4. The apparatus of claim 3 characterized in that said first heat exchanger is connected to the cooling system of the engine to receive heat exchange fluid therefrom.

5. The apparatus of claim 1 characterized in that said second heat exchanger is adapted to exchange heat between the supercharging air and ambient air.

6. The apparatus of claim 1 characterized in that the second heat exchanger is adapted to exchange heat between the supercharging air and cold water from a source outside the engine.

7. The apparatus of claim 2 characterized in that said flow control means comprises a shutter associated with the bypass or the second heat exchanger, and a servomechanism is provided to actuate the shutter.

8. The apparatus of claim 7 characterized in that said servomechanism is controlled by a sensor responsive to the pressure of the supercharging air.

9. The apparatus of claim 8 characterized in that said servomechanism is controlled by a sensor responsive to at least one of the following parameters: ambient temperature, engine temperature, engine load, engine speed.

10. The apparatus of claim 2 characterized in that said flow control means comprises an air valve to divide the supercharging air between the bypass and the second heat exchanger.

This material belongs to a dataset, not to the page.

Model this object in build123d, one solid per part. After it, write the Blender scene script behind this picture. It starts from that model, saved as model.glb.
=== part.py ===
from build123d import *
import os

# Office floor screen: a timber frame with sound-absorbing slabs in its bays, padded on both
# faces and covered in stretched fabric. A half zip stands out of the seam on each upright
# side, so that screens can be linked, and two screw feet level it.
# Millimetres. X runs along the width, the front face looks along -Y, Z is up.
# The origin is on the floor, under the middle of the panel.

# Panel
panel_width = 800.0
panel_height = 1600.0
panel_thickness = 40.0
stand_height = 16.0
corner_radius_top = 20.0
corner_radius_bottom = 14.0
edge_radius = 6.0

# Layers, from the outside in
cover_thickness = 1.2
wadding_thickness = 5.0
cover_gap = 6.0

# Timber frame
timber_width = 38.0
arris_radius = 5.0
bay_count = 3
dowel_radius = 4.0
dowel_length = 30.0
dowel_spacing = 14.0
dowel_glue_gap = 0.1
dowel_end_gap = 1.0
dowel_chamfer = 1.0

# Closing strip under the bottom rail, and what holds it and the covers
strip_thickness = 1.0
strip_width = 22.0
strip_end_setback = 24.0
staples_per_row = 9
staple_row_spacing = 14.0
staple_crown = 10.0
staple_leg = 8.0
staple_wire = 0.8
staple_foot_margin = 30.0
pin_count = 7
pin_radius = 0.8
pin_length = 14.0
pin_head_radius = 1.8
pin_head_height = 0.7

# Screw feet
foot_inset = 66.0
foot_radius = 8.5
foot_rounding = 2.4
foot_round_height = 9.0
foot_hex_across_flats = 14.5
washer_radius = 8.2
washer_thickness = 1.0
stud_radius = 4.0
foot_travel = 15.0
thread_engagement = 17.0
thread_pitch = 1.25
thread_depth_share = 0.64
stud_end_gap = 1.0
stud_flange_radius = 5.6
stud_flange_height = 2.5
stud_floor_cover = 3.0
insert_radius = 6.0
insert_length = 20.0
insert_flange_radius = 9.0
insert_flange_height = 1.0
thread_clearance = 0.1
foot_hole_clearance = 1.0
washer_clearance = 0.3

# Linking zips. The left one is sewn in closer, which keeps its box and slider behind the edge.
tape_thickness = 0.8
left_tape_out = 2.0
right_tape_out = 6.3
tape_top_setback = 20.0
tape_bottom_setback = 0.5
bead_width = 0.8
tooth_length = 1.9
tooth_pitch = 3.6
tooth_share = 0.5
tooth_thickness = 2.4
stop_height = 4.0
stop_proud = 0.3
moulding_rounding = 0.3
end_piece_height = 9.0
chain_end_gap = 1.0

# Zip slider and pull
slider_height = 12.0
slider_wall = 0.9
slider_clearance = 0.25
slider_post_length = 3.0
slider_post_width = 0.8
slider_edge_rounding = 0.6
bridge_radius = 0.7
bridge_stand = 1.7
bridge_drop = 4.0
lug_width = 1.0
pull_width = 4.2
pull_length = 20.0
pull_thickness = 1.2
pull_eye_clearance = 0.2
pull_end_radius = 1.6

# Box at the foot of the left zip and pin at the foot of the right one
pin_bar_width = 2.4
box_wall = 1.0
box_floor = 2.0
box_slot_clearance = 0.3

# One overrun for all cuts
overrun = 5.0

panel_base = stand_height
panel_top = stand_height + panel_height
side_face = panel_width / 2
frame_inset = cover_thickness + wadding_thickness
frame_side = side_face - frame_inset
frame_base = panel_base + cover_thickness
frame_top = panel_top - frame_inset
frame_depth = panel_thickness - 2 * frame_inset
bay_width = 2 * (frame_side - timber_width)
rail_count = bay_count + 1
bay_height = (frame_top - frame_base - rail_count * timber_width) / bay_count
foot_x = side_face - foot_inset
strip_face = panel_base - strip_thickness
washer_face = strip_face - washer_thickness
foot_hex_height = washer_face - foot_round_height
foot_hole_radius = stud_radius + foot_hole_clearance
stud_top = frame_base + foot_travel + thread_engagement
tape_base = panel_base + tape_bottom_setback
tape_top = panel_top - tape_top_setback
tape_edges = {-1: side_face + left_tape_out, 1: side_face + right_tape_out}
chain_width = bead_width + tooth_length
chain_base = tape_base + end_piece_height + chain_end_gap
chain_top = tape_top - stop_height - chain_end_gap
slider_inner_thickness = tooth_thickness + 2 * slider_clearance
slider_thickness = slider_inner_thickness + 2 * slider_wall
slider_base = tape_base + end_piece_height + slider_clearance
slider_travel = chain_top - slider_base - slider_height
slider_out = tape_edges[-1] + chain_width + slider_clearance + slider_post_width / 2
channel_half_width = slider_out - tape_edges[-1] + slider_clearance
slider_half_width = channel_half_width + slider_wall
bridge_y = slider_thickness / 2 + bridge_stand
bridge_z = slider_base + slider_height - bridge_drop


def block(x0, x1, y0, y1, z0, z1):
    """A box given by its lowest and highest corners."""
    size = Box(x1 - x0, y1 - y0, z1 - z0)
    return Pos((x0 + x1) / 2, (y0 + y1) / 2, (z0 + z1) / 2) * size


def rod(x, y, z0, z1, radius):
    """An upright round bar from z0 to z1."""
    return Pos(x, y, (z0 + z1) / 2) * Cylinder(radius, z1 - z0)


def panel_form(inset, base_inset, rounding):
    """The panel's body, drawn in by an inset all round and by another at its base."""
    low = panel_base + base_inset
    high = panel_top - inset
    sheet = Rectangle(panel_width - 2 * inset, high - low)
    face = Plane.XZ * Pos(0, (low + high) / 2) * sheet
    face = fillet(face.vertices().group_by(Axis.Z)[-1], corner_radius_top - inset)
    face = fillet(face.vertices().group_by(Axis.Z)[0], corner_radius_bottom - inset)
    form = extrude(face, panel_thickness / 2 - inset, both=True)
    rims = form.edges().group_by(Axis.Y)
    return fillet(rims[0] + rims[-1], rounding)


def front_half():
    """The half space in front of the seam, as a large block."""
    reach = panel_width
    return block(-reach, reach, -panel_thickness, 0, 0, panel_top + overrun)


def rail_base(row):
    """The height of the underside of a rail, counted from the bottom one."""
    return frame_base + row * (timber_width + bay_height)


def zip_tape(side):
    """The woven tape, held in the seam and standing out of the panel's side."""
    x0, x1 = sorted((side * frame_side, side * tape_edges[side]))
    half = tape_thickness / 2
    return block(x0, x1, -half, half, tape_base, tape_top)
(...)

11. Supercharging apparatus for an internal combustion engine substantially as described herein with reference to the accompanying drawing.

12. An internal combustion engine having apparatus according to any preceding claim.

13. An engine according to claim 12 characterized in that the engine is a diesel engine and said compressor is driven by a turbine operated by the exhaust gas of the engine.

14. A method of operating a supercharged internal combustion engine comprising passing the supercharging air from a compressor to the engine through ducts including a heat exchanger and a bypass therefor.

1 5. The method of claim 14 including the step of controlling the temperature of the supercharging air supplied to the engine by varying the proportion of said air which passes through the bypass.